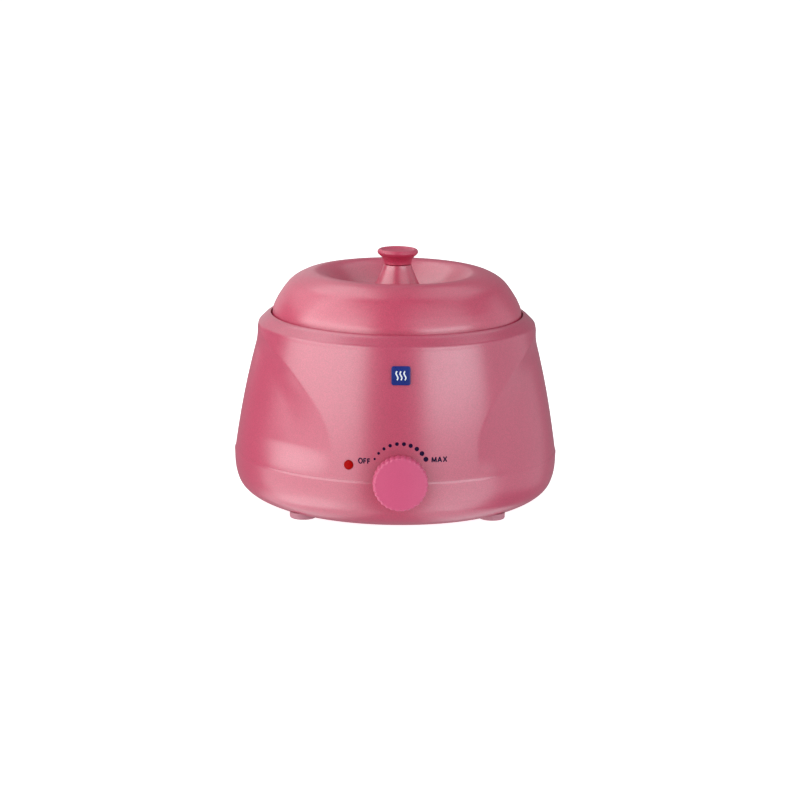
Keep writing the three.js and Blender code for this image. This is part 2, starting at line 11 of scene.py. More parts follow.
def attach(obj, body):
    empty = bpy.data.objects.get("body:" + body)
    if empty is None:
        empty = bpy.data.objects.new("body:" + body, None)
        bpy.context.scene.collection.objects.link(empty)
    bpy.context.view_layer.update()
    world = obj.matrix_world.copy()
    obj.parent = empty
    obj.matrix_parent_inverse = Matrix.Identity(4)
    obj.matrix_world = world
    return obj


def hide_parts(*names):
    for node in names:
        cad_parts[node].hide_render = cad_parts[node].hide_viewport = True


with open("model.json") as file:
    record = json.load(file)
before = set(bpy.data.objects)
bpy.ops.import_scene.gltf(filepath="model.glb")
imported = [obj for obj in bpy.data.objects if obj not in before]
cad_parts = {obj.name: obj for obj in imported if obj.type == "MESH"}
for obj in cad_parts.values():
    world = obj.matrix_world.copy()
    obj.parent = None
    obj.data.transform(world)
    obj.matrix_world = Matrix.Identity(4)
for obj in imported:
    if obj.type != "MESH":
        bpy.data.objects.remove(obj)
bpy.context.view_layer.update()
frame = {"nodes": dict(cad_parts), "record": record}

# ------------------------------------------------------------------ driving sizes, in millimetres
MM = 0.001
SHARP_ANGLE = math.radians(38)

# side wall, shoulder and rim of the housing, with the clear gap between parts
SEAM_Z = 31.4
SEAM_LIP = 0.26
SHOULDER_Z = 109
SEAM_R = 98.3
SHOULDER_R = 84.4
PANEL_CROWN = 1.0
PANEL_TOP_Z = 106.9
RIM_R = 76.9
RIM_Z = 115.2
WALL = 2.6
GAP = 0.3
SHEET = 1.2

# arched cheeks: the arch's half axes and turn, its fade over the seam, and the press's width and depth
CHEEK_DEPTH_AXIS = 87.1
CHEEK_HEIGHT = 74.7
CHEEK_POWER = 2.2
CHEEK_TURN = math.radians(1.8)
CHEEK_FADE = 17
CHEEK_BLEND = 0.75
CHEEK_WALL = 0.2
CHEEK_WALL_TOP = 0.13
CHEEK_PRESS = 3.0
CHEEK_PRESS_TOP = 1.3
CREASE_SOFT = 0.0015

# deck, well, pot and bail
DECK_Z = 109.5
DECK_UNDER_Z = 107
WELL_R = 54
WELL_FLOOR_Z = 43
POT_R = 51.5
POT_FLOOR_Z = 45
POT_RIM_Z = 112.5
BAIL_Z = 115.5
BAIL_R = 60.5
WIRE_R = 1.25
CLAMP_R = 67
CLAMP_SCREWS = 3
FLANGE_R = 71
POT_FLANGE_R = 58
EAR_ROOT_R = 52.9
RIVET_X = 54.8

# lid
LID_R = 76.1
LID_BOTTOM_Z = DECK_Z + GAP
COLUMN_TOP_Z = 144.8

# dial, its shaft and the printed scale over it
DIAL_Z = 32
DIAL_R = 16.2
DIAL_BACK = 98.9
DIAL_FACE = 107.6
DIAL_BORE_END = 104.1
DIAL_FLUTES = 30
FLUTE_DEPTH = 0.55
SHAFT_R = 3.3
SHAFT_HOLE_R = 5.5
SCALE_DOTS = 10
SCALE_REACH = math.radians(62.5)
SCALE_R = 16.9
SCALE_Z = 37.2
INK_THICKNESS = 0.05
LETTER_HEIGHT = 3.0
LETTER_SPACE = 0.42
STROKE_HALF = 0.36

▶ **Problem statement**
Exactly as they appear, please write out the lines from the opening of the listing above down to the line containing "imported = [obj", with both end lines included.

▶ **Exercise response**
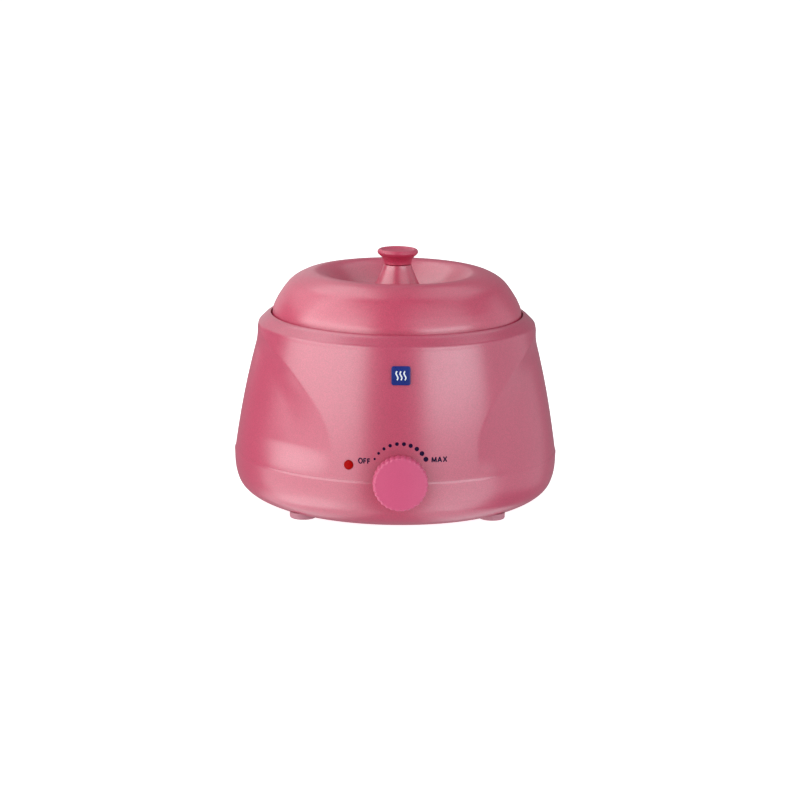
Keep writing the three.js and Blender code for this image. This is part 2, starting at line 11 of scene.py. More parts follow.
def attach(obj, body):
    empty = bpy.data.objects.get("body:" + body)
    if empty is None:
        empty = bpy.data.objects.new("body:" + body, None)
        bpy.context.scene.collection.objects.link(empty)
    bpy.context.view_layer.update()
    world = obj.matrix_world.copy()
    obj.parent = empty
    obj.matrix_parent_inverse = Matrix.Identity(4)
    obj.matrix_world = world
    return obj


def hide_parts(*names):
    for node in names:
        cad_parts[node].hide_render = cad_parts[node].hide_viewport = True


with open("model.json") as file:
    record = json.load(file)
before = set(bpy.data.objects)
bpy.ops.import_scene.gltf(filepath="model.glb")
imported = [obj for obj in bpy.data.objects if obj not in before]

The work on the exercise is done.